Nel 1991 l’allora presidente degli industriali di Palermo, Salvatore Cozzo, criticò Libero Grassi per essersi ribellato ai mafiosi. E dopo l’uccisione scrisse in una lettera che agli imprenditori spettava «il compito di restare al proprio posto» non «di reprimere la criminalità». Gli industriali che all’epoca sedevano insieme a Cozzo ai vertici dell’associazione le hanno mai chiesto scusa?
La signora Pina scuote la testa in silenzio, con un gesto che incarna modi d’altri tempi, e fa segno di no. Poi prende fiato e rivive quel dolore: «Mai nessuno di loro mi ha chiesto scusa. Forse erano collusi, forse avevano un livello culturale basso da non comprendere bene quello che avevano fatto. Forse è da addebitare al fatto che non hanno ricevuto una buona istruzione scolastica. E penso che proprio su questo punto ci si dovrebbe battere ancora oggi, per difendere l’istruzione, soprattutto quella pubblica, per evitare che la nuova classe dirigente possa prestare il fianco ai boss».
Cita una frase dello scrittore Gesualdo Bufalino: per «sconfiggere la mafia è necessario un esercito di maestri elementari». E anche su questo resta fedele alle linea del marito: non vuole compromessi. «Occorre sostenere la scuola pubblica con fatti concreti.
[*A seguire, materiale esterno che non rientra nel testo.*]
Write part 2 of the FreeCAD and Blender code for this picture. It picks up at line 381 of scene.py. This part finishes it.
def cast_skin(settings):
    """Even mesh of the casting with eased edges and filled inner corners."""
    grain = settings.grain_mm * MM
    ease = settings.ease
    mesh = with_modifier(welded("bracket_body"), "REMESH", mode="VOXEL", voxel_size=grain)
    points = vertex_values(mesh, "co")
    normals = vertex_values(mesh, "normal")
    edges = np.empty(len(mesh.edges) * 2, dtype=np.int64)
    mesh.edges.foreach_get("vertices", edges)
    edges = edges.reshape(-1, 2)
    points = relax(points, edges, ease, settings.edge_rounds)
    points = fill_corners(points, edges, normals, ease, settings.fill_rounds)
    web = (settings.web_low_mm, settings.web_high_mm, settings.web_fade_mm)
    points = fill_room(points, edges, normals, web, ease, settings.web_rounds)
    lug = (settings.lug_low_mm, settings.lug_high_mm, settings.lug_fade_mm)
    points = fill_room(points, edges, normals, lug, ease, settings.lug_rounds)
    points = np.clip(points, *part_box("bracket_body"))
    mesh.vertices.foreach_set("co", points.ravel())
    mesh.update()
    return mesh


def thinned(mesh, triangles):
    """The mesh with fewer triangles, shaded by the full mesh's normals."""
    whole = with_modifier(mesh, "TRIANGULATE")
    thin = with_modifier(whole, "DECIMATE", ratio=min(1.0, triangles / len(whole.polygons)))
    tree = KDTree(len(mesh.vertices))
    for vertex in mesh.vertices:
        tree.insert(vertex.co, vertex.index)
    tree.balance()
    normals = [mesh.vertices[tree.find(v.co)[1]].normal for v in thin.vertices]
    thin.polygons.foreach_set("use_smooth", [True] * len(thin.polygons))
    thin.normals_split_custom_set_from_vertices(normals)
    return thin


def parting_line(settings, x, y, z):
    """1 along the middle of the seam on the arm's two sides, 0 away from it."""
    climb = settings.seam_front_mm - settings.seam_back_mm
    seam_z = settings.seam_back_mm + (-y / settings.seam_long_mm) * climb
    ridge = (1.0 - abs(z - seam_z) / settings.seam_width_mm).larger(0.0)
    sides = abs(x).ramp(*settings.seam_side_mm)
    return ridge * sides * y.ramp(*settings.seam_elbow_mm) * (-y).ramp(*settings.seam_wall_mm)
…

Con Maria Falcone, la sorella del magistrato ucciso, siamo affiatate: lei per l’anniversario della strage di Capaci fa cose meravigliose facendo attraccare a Palermo due navi cariche di studenti provenienti da tutta Italia. Ma quest’anno nell’aula bunker ho visto parlare il ministro Gelmini, e ci sono rimasta male. Mi chiedo perché Maria Falcone invita la Gelmini, che è un ministro che fa delle azioni contrarie all’etica del Paese, a cominciare dalla riforma della scuola che ha portato avanti».
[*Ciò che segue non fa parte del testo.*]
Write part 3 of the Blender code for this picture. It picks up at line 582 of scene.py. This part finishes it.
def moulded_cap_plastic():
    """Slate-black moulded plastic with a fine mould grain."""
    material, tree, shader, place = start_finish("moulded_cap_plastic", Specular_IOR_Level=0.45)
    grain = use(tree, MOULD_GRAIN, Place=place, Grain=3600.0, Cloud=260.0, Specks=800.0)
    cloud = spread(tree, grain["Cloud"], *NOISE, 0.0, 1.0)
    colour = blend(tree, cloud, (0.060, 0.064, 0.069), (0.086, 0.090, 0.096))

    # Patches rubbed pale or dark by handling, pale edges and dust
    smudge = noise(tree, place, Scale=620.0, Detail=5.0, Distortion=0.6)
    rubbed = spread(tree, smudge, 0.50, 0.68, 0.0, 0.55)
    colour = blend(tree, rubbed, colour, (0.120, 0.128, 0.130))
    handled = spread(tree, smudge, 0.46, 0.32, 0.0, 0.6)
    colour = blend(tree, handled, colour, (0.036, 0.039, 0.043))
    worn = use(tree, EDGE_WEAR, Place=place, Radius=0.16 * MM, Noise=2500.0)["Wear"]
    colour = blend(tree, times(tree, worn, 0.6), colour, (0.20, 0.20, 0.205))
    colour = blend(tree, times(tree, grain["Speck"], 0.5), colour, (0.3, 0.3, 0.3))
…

L’eredità più grande che ha lasciato suo marito è proprio la fine del silenzio: «L’omicidio di Libero ha portato a far parlare di questo fenomeno. Prima non se ne faceva parole su giornali e tv. La parola è una cosa preziosa. Comunicare e parlare delle estorsioni è importante, tanto che oggi se ne discute anche al Nord. Perché anche li c’è il controllo delle attività, legato a un’altra piaga: l’usura. Però il fatto che se ne parla, rispetto a vent’anni fa, è una grande conquista».